Could you output each line of the data that follows exactly?

▸ Source excerpt:
———

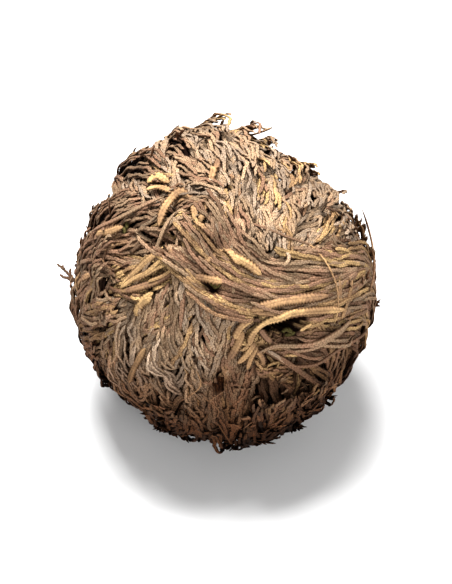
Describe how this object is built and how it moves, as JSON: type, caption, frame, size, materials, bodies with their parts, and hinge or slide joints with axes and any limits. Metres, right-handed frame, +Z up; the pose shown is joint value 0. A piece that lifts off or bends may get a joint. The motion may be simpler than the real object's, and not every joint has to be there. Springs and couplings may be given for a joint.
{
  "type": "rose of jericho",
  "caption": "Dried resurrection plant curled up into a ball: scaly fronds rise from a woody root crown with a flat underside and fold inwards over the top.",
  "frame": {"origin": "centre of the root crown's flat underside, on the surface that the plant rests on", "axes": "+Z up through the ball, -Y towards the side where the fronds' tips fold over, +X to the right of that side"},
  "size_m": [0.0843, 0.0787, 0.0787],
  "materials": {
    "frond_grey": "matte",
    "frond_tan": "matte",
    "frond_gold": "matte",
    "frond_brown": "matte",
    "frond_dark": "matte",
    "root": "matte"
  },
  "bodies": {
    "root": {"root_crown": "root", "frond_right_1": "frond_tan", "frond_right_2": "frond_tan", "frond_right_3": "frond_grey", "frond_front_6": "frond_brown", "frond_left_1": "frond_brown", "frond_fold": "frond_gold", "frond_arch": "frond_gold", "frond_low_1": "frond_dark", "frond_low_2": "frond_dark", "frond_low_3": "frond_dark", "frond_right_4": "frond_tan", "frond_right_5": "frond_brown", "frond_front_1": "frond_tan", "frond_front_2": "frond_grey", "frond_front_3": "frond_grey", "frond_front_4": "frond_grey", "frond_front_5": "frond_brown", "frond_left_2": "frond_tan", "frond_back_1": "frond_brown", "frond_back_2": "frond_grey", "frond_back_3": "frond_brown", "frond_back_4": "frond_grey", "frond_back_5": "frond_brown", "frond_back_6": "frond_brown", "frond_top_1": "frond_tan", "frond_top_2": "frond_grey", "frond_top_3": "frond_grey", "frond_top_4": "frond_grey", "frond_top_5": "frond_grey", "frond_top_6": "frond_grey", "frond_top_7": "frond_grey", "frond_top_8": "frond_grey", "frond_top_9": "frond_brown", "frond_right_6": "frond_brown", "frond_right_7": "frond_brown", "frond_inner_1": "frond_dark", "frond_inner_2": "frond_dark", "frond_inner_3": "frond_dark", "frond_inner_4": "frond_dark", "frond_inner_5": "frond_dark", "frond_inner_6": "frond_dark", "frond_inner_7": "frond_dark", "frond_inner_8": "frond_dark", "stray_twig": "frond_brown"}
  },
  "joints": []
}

———

▸ Written answer:
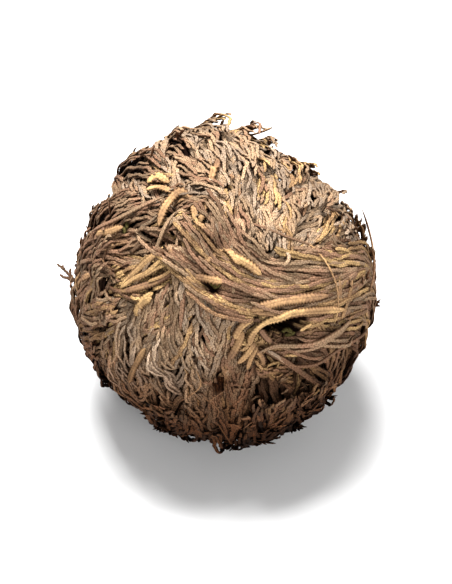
Describe how this object is built and how it moves, as JSON: type, caption, frame, size, materials, bodies with their parts, and hinge or slide joints with axes and any limits. Metres, right-handed frame, +Z up; the pose shown is joint value 0. A piece that lifts off or bends may get a joint. The motion may be simpler than the real object's, and not every joint has to be there. Springs and couplings may be given for a joint.
{
  "type": "rose of jericho",
  "caption": "Dried resurrection plant curled up into a ball: scaly fronds rise from a woody root crown with a flat underside and fold inwards over the top.",
  "frame": {"origin": "centre of the root crown's flat underside, on the surface that the plant rests on", "axes": "+Z up through the ball, -Y towards the side where the fronds' tips fold over, +X to the right of that side"},
  "size_m": [0.0843, 0.0787, 0.0787],
  "materials": {
    "frond_grey": "matte",
    "frond_tan": "matte",
    "frond_gold": "matte",
    "frond_brown": "matte",
    "frond_dark": "matte",
    "root": "matte"
  },
  "bodies": {
    "root": {"root_crown": "root", "frond_right_1": "frond_tan", "frond_right_2": "frond_tan", "frond_right_3": "frond_grey", "frond_front_6": "frond_brown", "frond_left_1": "frond_brown", "frond_fold": "frond_gold", "frond_arch": "frond_gold", "frond_low_1": "frond_dark", "frond_low_2": "frond_dark", "frond_low_3": "frond_dark", "frond_right_4": "frond_tan", "frond_right_5": "frond_brown", "frond_front_1": "frond_tan", "frond_front_2": "frond_grey", "frond_front_3": "frond_grey", "frond_front_4": "frond_grey", "frond_front_5": "frond_brown", "frond_left_2": "frond_tan", "frond_back_1": "frond_brown", "frond_back_2": "frond_grey", "frond_back_3": "frond_brown", "frond_back_4": "frond_grey", "frond_back_5": "frond_brown", "frond_back_6": "frond_brown", "frond_top_1": "frond_tan", "frond_top_2": "frond_grey", "frond_top_3": "frond_grey", "frond_top_4": "frond_grey", "frond_top_5": "frond_grey", "frond_top_6": "frond_grey", "frond_top_7": "frond_grey", "frond_top_8": "frond_grey", "frond_top_9": "frond_brown", "frond_right_6": "frond_brown", "frond_right_7": "frond_brown", "frond_inner_1": "frond_dark", "frond_inner_2": "frond_dark", "frond_inner_3": "frond_dark", "frond_inner_4": "frond_dark", "frond_inner_5": "frond_dark", "frond_inner_6": "frond_dark", "frond_inner_7": "frond_dark", "frond_inner_8": "frond_dark", "stray_twig": "frond_brown"}
  },
  "joints": []
}